Behold, in such a manner must all Christians arm themselves with the victory of Christ and repel the devil with it.”
We have the victory over sin and death and the devil because of Jesus Christ. He doesn’t leave us to fend for ourselves. He is with us, fighting with us, helping us.
There is an old story about a man who was walking on a road, that was very slick from the rain. He lost his footing and fell into a ditch filled with mud. He kept sinking deeper and deeper in the mud. The more he struggled to get out of the ditch, the deeper he sank.
As he was sinking in the mud a man came by. The man looked at him and said, "My, what a predicament you are in.
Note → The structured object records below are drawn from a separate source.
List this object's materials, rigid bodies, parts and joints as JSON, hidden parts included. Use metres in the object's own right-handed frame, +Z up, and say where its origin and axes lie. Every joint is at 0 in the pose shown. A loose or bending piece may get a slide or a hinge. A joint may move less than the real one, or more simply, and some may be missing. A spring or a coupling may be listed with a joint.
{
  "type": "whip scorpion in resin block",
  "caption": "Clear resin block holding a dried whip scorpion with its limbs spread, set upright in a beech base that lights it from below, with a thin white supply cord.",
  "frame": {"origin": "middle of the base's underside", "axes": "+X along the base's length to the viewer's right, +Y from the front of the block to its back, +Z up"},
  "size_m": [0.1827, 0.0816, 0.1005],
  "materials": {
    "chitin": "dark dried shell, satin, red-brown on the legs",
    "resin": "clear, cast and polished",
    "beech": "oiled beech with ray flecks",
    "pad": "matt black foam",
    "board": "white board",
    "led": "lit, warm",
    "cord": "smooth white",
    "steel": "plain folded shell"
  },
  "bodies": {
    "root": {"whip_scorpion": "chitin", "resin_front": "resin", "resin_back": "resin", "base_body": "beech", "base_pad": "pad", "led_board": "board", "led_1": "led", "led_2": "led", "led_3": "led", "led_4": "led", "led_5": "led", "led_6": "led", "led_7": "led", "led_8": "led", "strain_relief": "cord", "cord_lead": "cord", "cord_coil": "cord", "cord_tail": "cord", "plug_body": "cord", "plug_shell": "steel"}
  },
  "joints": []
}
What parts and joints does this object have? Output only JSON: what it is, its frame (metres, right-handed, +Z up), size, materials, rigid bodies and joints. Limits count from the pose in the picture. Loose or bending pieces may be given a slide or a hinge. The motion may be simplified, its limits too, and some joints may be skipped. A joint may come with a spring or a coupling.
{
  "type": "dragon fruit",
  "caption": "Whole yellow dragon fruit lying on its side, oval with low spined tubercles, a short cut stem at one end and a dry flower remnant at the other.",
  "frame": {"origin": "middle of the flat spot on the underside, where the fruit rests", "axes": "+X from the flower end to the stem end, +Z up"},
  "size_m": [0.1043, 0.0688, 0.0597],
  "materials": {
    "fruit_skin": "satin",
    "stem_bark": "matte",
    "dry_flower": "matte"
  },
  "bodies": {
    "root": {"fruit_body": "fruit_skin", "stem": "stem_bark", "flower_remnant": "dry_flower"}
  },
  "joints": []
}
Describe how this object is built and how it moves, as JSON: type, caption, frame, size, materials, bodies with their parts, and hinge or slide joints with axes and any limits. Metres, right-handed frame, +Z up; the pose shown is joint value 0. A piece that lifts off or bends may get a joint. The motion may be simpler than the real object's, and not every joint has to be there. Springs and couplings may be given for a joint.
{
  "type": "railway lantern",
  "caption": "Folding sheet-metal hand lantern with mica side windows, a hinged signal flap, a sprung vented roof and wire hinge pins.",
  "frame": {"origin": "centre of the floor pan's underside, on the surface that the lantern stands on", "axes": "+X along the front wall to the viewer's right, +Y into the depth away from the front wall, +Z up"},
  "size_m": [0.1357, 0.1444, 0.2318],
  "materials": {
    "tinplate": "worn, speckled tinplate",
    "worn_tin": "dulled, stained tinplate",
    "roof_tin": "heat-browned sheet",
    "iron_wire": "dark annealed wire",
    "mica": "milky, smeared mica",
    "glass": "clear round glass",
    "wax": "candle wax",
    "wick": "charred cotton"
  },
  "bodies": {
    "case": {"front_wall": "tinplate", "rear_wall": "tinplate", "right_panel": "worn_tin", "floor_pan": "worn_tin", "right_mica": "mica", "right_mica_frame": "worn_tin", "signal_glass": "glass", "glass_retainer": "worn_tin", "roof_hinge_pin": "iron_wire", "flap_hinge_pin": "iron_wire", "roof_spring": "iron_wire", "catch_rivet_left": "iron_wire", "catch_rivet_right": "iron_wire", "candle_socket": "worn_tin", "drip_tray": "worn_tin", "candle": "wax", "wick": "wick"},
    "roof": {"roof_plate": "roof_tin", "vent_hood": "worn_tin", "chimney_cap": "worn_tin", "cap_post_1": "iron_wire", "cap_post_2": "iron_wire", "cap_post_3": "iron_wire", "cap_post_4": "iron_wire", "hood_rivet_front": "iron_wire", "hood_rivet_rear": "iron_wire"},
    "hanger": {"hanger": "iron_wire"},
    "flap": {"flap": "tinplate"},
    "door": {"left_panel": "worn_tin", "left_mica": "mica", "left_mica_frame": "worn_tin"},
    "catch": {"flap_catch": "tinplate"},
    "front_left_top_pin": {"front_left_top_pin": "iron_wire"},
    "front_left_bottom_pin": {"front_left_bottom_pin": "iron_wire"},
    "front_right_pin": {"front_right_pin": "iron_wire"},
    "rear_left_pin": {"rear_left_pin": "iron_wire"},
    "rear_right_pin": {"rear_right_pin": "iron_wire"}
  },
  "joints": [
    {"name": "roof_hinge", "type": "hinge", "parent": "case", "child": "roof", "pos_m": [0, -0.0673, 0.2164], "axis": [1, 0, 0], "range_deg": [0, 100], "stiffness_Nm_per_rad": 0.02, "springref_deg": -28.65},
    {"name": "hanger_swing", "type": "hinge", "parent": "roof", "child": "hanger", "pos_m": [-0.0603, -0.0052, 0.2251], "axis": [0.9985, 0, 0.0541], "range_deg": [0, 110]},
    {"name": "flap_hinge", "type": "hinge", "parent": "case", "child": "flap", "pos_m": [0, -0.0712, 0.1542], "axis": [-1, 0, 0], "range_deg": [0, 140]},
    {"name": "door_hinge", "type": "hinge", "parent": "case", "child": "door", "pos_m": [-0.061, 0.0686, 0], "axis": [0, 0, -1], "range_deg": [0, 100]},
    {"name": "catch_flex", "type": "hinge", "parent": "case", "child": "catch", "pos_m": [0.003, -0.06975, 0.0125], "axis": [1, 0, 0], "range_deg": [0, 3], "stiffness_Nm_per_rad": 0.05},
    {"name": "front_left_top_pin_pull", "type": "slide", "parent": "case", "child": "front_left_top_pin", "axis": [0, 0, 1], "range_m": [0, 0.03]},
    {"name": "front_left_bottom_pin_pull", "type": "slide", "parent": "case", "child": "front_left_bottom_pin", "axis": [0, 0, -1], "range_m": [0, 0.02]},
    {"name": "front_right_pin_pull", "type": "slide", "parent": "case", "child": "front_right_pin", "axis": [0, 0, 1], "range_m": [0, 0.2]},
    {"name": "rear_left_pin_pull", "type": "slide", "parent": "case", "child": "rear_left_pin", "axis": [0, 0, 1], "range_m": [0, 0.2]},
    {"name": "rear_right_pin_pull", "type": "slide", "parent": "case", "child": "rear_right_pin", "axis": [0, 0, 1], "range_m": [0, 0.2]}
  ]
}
Here is a paper that tells you ten ways to get out of ditches." The man started reading and he tried all ten ways to get out of the ditch, only to discover that the harder he tried the deeper he sank.
Then a woman came along and looked at him, and said, "You are in a terrible situation, but I have good news for you. If you’ll take 5 steps toward me, I’ll take 5 steps down to meet you, and then together we will walk out of the ditch."
But the man said, "I couldn’t even take the 5 steps. The more I struggle the deeper I sink in the mud."
Then Jesus came by. Jesus looked at him. Jesus got down in the ditch with him and he pulled him until his feet were on solid ground once again.
No matter how much we try ourselves, we cannot get out of the ditch of sin. Only Jesus can pull us out and get us to solid ground. Only Jesus gets into the ditch with us and pulls us out. We have an amazing savior, and amazing God, who gets into the muddiness, the dirtiness of our lives and helps us.
So when you are down, when you keep messing up and sinning and missing that mark no matter how hard you try, look to the one who pulls you out and saves you and forgives you and helps you. Look to Jesus. Amen.